I'm also getting paid extra by-the-hour on top of my normal monthly stipend for doing this. I've never worked at a job that has paid by the hour before, and I can't describe how satisfying this is for my OCD. I've actually calculated how much I make in a day down to the minute, and I run scenarios through my head about exact projected expenses I'll have for the week: incidental costs like taxi and bus fair, cans of soda, and I subtract it from the total. There's a small boy deep inside me obsessively washing his hands in glee right now.

So, long story short, I am enjoying my work. Now about gym teachers.

There's a quote from "Harold & Kumar Go To White Castle" that I've always loved, partly due to its accuracy, partly due to its execution in the movie. It's when Kumar tells off the douchebag cop and says to him, "You were probably the big asshole in your high school ... then graduation day came and we went to college and you went nowhere. And you thought, 'How can I still give them shit? I know, I'll become a cop!' Well congratu-fucking-lations! Your dream has come true!"

That's kind of how I feel about gym teachers. At least the ones that I've known.

And I don't make this judgment at all because I think they seem uneducated or lonely or anything like that. I make it for the sole reason that they seem to take extreme pleasure in mistreating those that are subordinate to them and, worst of all, excessively profess superiority in the dumbest, most trivial skills.

They get frustrated, they get angry, they punish. Because you can't throw a frisbee? Because you can't jump rope 25 times without tripping? For the love of God, these people are grasping at straws for a reason to be alive.
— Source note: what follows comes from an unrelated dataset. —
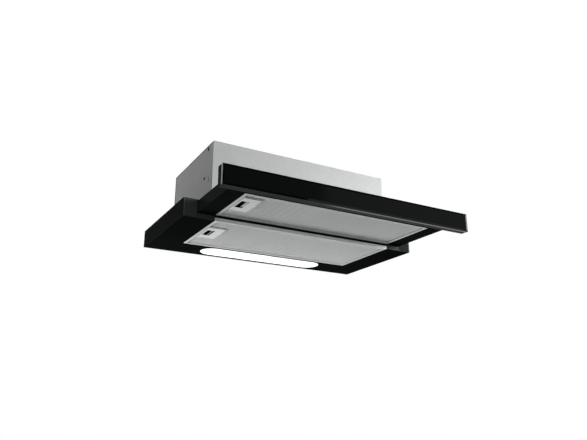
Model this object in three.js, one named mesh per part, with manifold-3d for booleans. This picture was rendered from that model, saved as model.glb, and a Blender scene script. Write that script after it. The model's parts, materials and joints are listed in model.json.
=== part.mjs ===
// Telescopic cooker hood, 600 mm wide, for a wall cabinet over a hob.
// A flat canopy with a motor housing on top, and a drawer with its own grease filter
// that slides out of the canopy's front behind a black glass fascia.
// Millimetres. X to the right, Y to the wall, Z up. The drawer is drawn fully out.
// Every shape is laid out from the front bottom edge of the canopy (y = 0, z = 0); the last
// group moves the origin to the middle of the strip that seats under the cabinet.
import * as THREE from 'three';
import { mergeVertices } from 'three/addons/utils/BufferGeometryUtils.js';
import Module from 'manifold-3d';

const wasm = await Module();
wasm.setup();

// ---------------------------------------------------------------- driving dimensions
// Clearances
const seatGap = 0.2;
const runGap = 0.5;
const plugGap = 0.3;
const cutOver = 2;
const arcSlack = 0.01;
const weldTolerance = 1e-4;

// Canopy
const canopyWidth = 600;
const canopyDepth = 280;
const canopyHeight = 41;
const sheet = 0.8;
const sideBayWidth = 32;
const baseLip = 10;
const openingLip = 9;
const frontFold = 11;
const endCapDepth = 14;
const endCapWall = 1.6;
const cabinetScrewRadius = 2.5;
const cabinetScrewInset = 40;
const seatPanDepth = 0.15;
const seatPanMargin = 1;

// Motor housing
const housingFromSide = 67.5;
const housingDepth = 254;
const housingHeight = 152;
const housingSetback = 15;
const housingFlange = 12;
const sideSlotWidth = 3.5;
const upperSlot = { fromFront: 29, low: 138, high: 147 };
const lowerSlot = { fromFront: 23, low: 59, high: 71 };
const sideHole = { fromFront: 49, up: 77, radius: 2.4 };

// Duct collar and its two backdraft flaps
const ductRadius = 60;
const collarWall = 1.8;
const collarHeight = 25;
const collarFlangeWidth = 14;
const collarFlange = 1.8;
const flapThickness = 1.2;
const flapHingeOffset = 4.5;
const flapAxisUp = 7;
const flapPinRadius = 2;
const flapEar = 3.5;

// Blower
const impellerRadius = 50.5;
const impellerHalfWidth = 49;
const bladeCount = 28;
const bladeLength = 9.5;
const bladeThickness = 1;
const bladeSweep = 14;
const impellerRim = 1.6;
const hubRadius = 9;
const scrollStart = 54.5;
const scrollEnd = 74;
const scrollWall = 2;
const scrollHalfWidth = 60;
const cutoffAngle = 60;
const inletRadius = 44;
const inletLip = 8;
const seamFlange = 4;
const mouthFlange = 6;
const blowerAxisFromFront = 107;
const blowerAxisUp = 75;

// Motor
const motorRadius = 32;
const motorLength = 50;
const motorBell = { length: 14, step: 4, slope: 1, taper: 5 };
const shaftRadius = 4;
const shaftChamfer = 0.8;
const bearingRadius = 9;
const bearingWidth = 4.8;
const bracketThickness = 2;
const bracketArms = 3;
const bracketArmWidth = 11;
const bracketOverlap = 12;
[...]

I write about this because back in September (yes, I'm that backlogged on things I want to write about. I have a page-long list that's still growing faster than I can kill it) I was personally subjected to my first gym teacher bullying in almost a decade. The Korean gym teacher at my school is notorious for the corporal punishment he gives out. There's hardly a time I've seen him in the office without a crowd of girls kneeling around him, getting their wrists slapped or hair pulled. He's loud, obnoxious, and arrogant.

These days, everyone says hello to me except him. All I get is an impassive glare before his eyes avert dismissively. But back in September he was still sizing me up. He invited me to play badminton with a few other teachers. I laughed and did my best flustered foreigner impression, and said that I had never played badminton, so he'd have to teach me. No problem, he says.

Now I'm fairly athletic, and well over a decade of video gaming and a few years of serious sports in high school have left me with a degree of hand-eye coordination that I'm rather proud of. Here's the point: it is extremely easy to be mediocre at badminton. The shuttlecock (yes, let's all say it together once to get it out of our systems. Ready? Go. Shuttlecock.) is relatively large and slow-moving for a racquet sport, and a good hard smack, even misdirected or uninspired, will send it back over the net.

So I'm doing well. I'm holding my own. I've NEVER played badminton before, so I'm pretty happy with my performance, which means I'm having fun. Well, 20 minutes in, Captain Testosterone stops the game and comes over to give me a 1-on-1 about how to play badminton. Make sure you hold the racquet this way, when you step to hit the ball do it this way, always swing the racquet this way. Ok, that's cool, thanks for the tips. I could really get used to this sport if there's easy regular access to it.

I try it out. It's awkward changing from a freeform style to an actual technique. I switch between them so I can actually return a hit once in a while. Then I hear a "No! No no no!" and Mr. Testicles is walking toward me waving his hands. He physically pulls me aside and he mimics the step and hit technique from before. He actually has me count "1, 2, 3" in time with his steps, and then continue to count as I do it for myself. He nods in approval and walks back to the court. As I try to follow him, he stops me, says "no", and points back to where I was doing my idiotic 3-step routine. The teachers continue to play.

And I do it. I practice it. You have no idea how simple this technique is, it's only 3 steps for God's sake. But the kicker is every time I get bored, stop, try to watch them play, this guy glances at me and makes a motion with his hand for me to continue. My pride is seriously inflamed. I understand if I'm bringing down your skill level, but you could just ask me to sit out if you wanted to play a real game. Or maybe you should take responsibility for your actions and not invite people you actually have no desire to play with.

It all just screams overcompensation to me. I believe that he tried to see me as a peer for a moment back in the teacher's office, but when he realized that he could hit a shuttlecock better than I could, all the old instincts came back to him. Pick on this guy. Put him aside. Show everyone that I'm in control, that I'm better. That's respect.

Big news for you buddy: you are a sad, small man. And it's not hard to see that I'm not the only one who doesn't respect you around here.

Gonads and Strife.

Yeah, ok... so I failed my New Year's Resolution about posting immediately after making it, but maybe I'm just warming up to it. Gotta get into the routine right?

So here is an anecdote from today that may or may not be satisfactory for an inaugural post.

I did it again. I zoned out. Completely lost track of time. Something about the space: the homogeneity of the walls, the echoing silence. Time and responsibility melt away as physical and mental relief coalesce, enfeebling the senses. My mind is a prisoner within my body within that wooden box.

A door opens, a man coughs. I snap back to attention, to reality, to panic.

20 seconds later I flush. I am 5 minutes late to class.

Monday, January 15, 2007

Clich-ay.

New Year's Resolutions:

1) Update blog. Every day.

2) Work out. Every day.

3) Respond to at least one email from an old friend. Every day.

A wise woman once told me that you need to make your resolutions quantifiable, otherwise you can let yourself cheat whenever things get too inconvenient. Hence, the importance of "every day." And with the inception of this post, so begins my self-injunction. Wish me luck!